PARIS, SELASA - Fondasi bagi perdamaian di Libya semakin tertata. Faksi-faksi yang saling berseberangan di Libya, dalam pertemuan yang digelar di Paris, Perancis, Selasa (29/5/2018), sepakat menggelar pemilihan umum parlemen dan presiden pada 10 Desember 2018. Empat faksi di Libya juga sepakat menyelesaikan basis konstitusional untuk pemilu itu pada 16 September tahun ini.
”Para pihak telah sepakat menyusun dasar bagi terselenggaranya pemilu dan mengadopsi aturan-aturan yang diperlukan untuk pemilu selambat-lambatnya 16 September 2018 serta menggelar pemilu parlemen dan presiden pada 10 Desember 2018,” demikian pernyataan tertulis dalam pertemuan para pihak di Paris.
Pencapaian kesepakatan itu disampaikan Taher al-Sonni, penasihat senior bidang politik Perdana Menteri Libya yang didukung Perserikatan Bangsa-Bangsa (PBB) Fayez Sarraj. Pernyataan itu disampaikan melalui Twitter beberapa saat sebelumnya. Sonni mengikuti secara saksama pertemuan para faksi Libya di Paris.
Setidaknya terdapat delapan kesepakatan yang dicapai dan dirumuskan secara tertulis pada pertemuan itu.
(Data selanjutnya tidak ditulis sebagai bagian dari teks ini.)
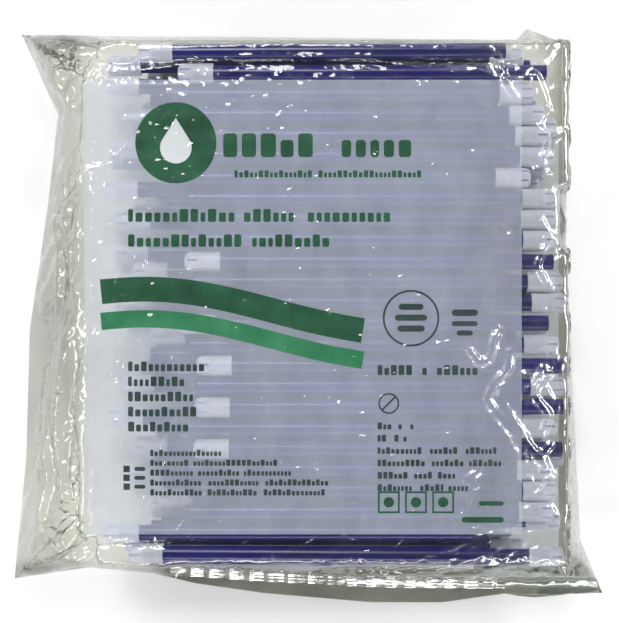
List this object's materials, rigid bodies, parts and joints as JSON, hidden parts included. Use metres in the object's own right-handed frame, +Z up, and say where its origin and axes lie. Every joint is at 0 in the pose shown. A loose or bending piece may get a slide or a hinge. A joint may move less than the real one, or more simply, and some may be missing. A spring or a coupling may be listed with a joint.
{
  "type": "bag of saliva ejectors",
  "caption": "Sealed clear film bag, flat and square, packed with layers of blue flexible tubes with soft white slotted tips, under a printed label sheet.",
  "frame": {"origin": "under the middle of the bag's outline, on the face that it rests on", "axes": "+Z up out of the resting face, +X along the ejectors towards the end where most tips are, +Y across them towards the far weld"},
  "size_m": [0.2488, 0.2428, 0.0316],
  "materials": {
    "film": "clear gloss film",
    "weld": "ribbed heat seal",
    "label": "matte, translucent",
    "leaflet": "matte",
    "tube": "clear dark blue",
    "wire": "satin",
    "tip": "soft frosted"
  },
  "bodies": {
    "bag": {"bag_lower_web": "film", "bag_upper_web": "film", "bag_near_weld": "weld", "bag_far_weld": "weld", "label_sheet": "label", "leaflet": "leaflet", "layer_1_tubes": "tube", "layer_1_wires": "wire", "layer_1_tips": "tip", "layer_2_tubes": "tube", "layer_2_wires": "wire", "layer_2_tips": "tip", "layer_3_tubes": "tube", "layer_3_wires": "wire", "layer_3_tips": "tip", "layer_4_tubes": "tube", "layer_4_wires": "wire", "layer_4_tips": "tip"},
    "ejector_01": {"ejector_01_tube": "tube", "ejector_01_wire": "wire", "ejector_01_tip": "tip"},
    "ejector_02": {"ejector_02_tube": "tube", "ejector_02_wire": "wire", "ejector_02_tip": "tip"},
    "ejector_03": {"ejector_03_tube": "tube", "ejector_03_wire": "wire", "ejector_03_tip": "tip"},
    "ejector_04": {"ejector_04_tube": "tube", "ejector_04_wire": "wire", "ejector_04_tip": "tip"},
    "ejector_05": {"ejector_05_tube": "tube", "ejector_05_wire": "wire", "ejector_05_tip": "tip"},
    "ejector_06": {"ejector_06_tube": "tube", "ejector_06_wire": "wire", "ejector_06_tip": "tip"},
    "ejector_07": {"ejector_07_tube": "tube", "ejector_07_wire": "wire", "ejector_07_tip": "tip"},
    "ejector_08": {"ejector_08_tube": "tube", "ejector_08_wire": "wire", "ejector_08_tip": "tip"},
    "ejector_09": {"ejector_09_tube": "tube", "ejector_09_wire": "wire", "ejector_09_tip": "tip"},
    "ejector_10": {"ejector_10_tube": "tube", "ejector_10_wire": "wire", "ejector_10_tip": "tip"},
    "ejector_11": {"ejector_11_tube": "tube", "ejector_11_wire": "wire", "ejector_11_tip": "tip"},
    "ejector_12": {"ejector_12_tube": "tube", "ejector_12_wire": "wire", "ejector_12_tip": "tip"}
  },
  "joints": [
    {"name": "ejector_01_slide", "type": "slide", "parent": "bag", "child": "ejector_01", "axis": [1, -0.0068, 0], "range_m": [-0.01069, 0.02891]},
    {"name": "ejector_02_slide", "type": "slide", "parent": "bag", "child": "ejector_02", "axis": [1, -0.0007, 0], "range_m": [-0.00119, 0.03841]},
    {"name": "ejector_03_slide", "type": "slide", "parent": "bag", "child": "ejector_03", "axis": [1, 0.0021, 0], "range_m": [-0.03445, 0.00515]},
    {"name": "ejector_04_slide", "type": "slide", "parent": "bag", "child": "ejector_04", "axis": [1, -0.0006, 0], "range_m": [-0.03762, 0.00198]},
    {"name": "ejector_05_slide", "type": "slide", "parent": "bag", "child": "ejector_05", "axis": [1, 0.0022, 0], "range_m": [-0.03802, 0.00158]},
    {"name": "ejector_06_slide", "type": "slide", "parent": "bag", "child": "ejector_06", "axis": [1, -0.0005, 0], "range_m": [-0.03881, 0.00079]},
    {"name": "ejector_07_slide", "type": "slide", "parent": "bag", "child": "ejector_07", "axis": [1, 0.0023, 0], "range_m": [-0.03208, 0.00752]},
    {"name": "ejector_08_slide", "type": "slide", "parent": "bag", "child": "ejector_08", "axis": [1, -0.0018, 0], "range_m": [-0.03406, 0.00554]},
    {"name": "ejector_09_slide", "type": "slide", "parent": "bag", "child": "ejector_09", "axis": [1, 0.0017, 0], "range_m": [-0.02495, 0.01465]},
    {"name": "ejector_10_slide", "type": "slide", "parent": "bag", "child": "ejector_10", "axis": [1, -0.0012, 0], "range_m": [-0.03287, 0.00673]},
    {"name": "ejector_11_slide", "type": "slide", "parent": "bag", "child": "ejector_11", "axis": [1, 0.0027, 0], "range_m": [-0.03128, 0.00832]},
    {"name": "ejector_12_slide", "type": "slide", "parent": "bag", "child": "ejector_12", "axis": [1, 0.0057, 0], "range_m": [-0.01465, 0.02495]}
  ]
}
Para pihak secara bersama sepakat bekerja secara konstruktif dengan PBB guna menyelenggarakan sebuah pemilu yang kredibel dan damai. Mereka sepakat bahwa pemilu dapat digelar secepat mungkin sekaligus saling menghormati hasil pemilu itu.
Libya terpecah menyusul pemberontakan yang didukung NATO pada 2011 setelah Pemimpin Libya Moammar Khadafy digulingkan. Sejak 2014, Libya terbagi dalam faksi-faksi politik dan militer yang saling bersaing. Sebagian berbasis di Tripoli, lainnya bagian timur Libya. PBB berupaya menyatukan kembali negeri kaya sumber minyak itu dan mengatur pemilu.
Adapun pertemuan di Paris yang diinisiasi Presiden Perancis Emmanuel Macron diikuti pemimpin faksi Tentara Nasional Libya, Khalifa Haftar, PM Fayez Sarraj, dan para pimpinan parlemen. Tujuan utama pertemuan itu mendesak para pemimpin faksi menyepakati prinsip-prinsip dasar guna mengakhiri krisis di Libya sekaligus mendorong terlaksananya pemilu di negeri itu.
Turut hadir dalam pertemuan itu perwakilan sejumlah negara. Selain anggota tetap Dewan Keamanan PBB, hadir perwakilan dari Italia, Turki, Qatar, dan sejumlah negara tetangga Libya.
”Adalah hal yang positif bahwa semua faksi di Libya yang hadir dalam pertemuan Paris sepakat atas waktu-waktu menuju pemilu pada Desember,” kata Joseph Muscat, PM Malta, di sela-sela pertemuan itu. ”Mari berharap dan membantu mereka memastikan komitmen penting itu.”
Merujuk pada rancangan dokumen pertemuan itu sebelumnya, terlihat kesepakatan itu juga mencakup dorongan untuk menyatukan sesegera mungkin bank sentral dan komitmen mendukung sebuah tentara nasional. Disepakati pula sebuah konferensi nasional politik yang inklusif sekaligus mencakup ancaman pengenaan sejumlah sanksi bagi mereka yang tidak sepakat atau merecoki hasil-hasil pemilu kelak.
Sebelumnya, ada sejumlah upaya untuk membangun kesepakatan damai di Libya, tetapi gagal terwujud. Hal itu disebabkan perbedaan internal dari kelompok-kelompok bersenjata dan negara-negara di luar Libya. Mereka ada di belakang tokoh-tokoh lokal Libya.
Peran Perancis
Di bawah kepemimpinan Macron, Perancis telah mencoba memainkan peran yang lebih besar dalam membujuk faksi-faksi di Libya, terutama untuk mengakhiri banyak kekacauan. Faksi-faksi itu diajak melihat kembali kerugian yang justru dialami negeri dan masyarakat Libya.
Sebaliknya, kelompok militan justru berpeluang semakin berkembang seiring dengan membesarnya arus imigran gelap keluar dari negeri itu.
Macron mengatakan, kesepakatan yang diraih empat pemimpin senior Libya adalah sebuah langkah penting bagi terciptanya rekonsiliasi di Libya. Kepada awak media, Macron juga menegaskan bahwa pertemuan para pihak yang saling berseberangan di Istana Elysee di Paris itu merupakan sebuah pertemuan bersejarah. Ia menegaskan, pertemuan itu mendapatkan dukungan dari komunitas internasional.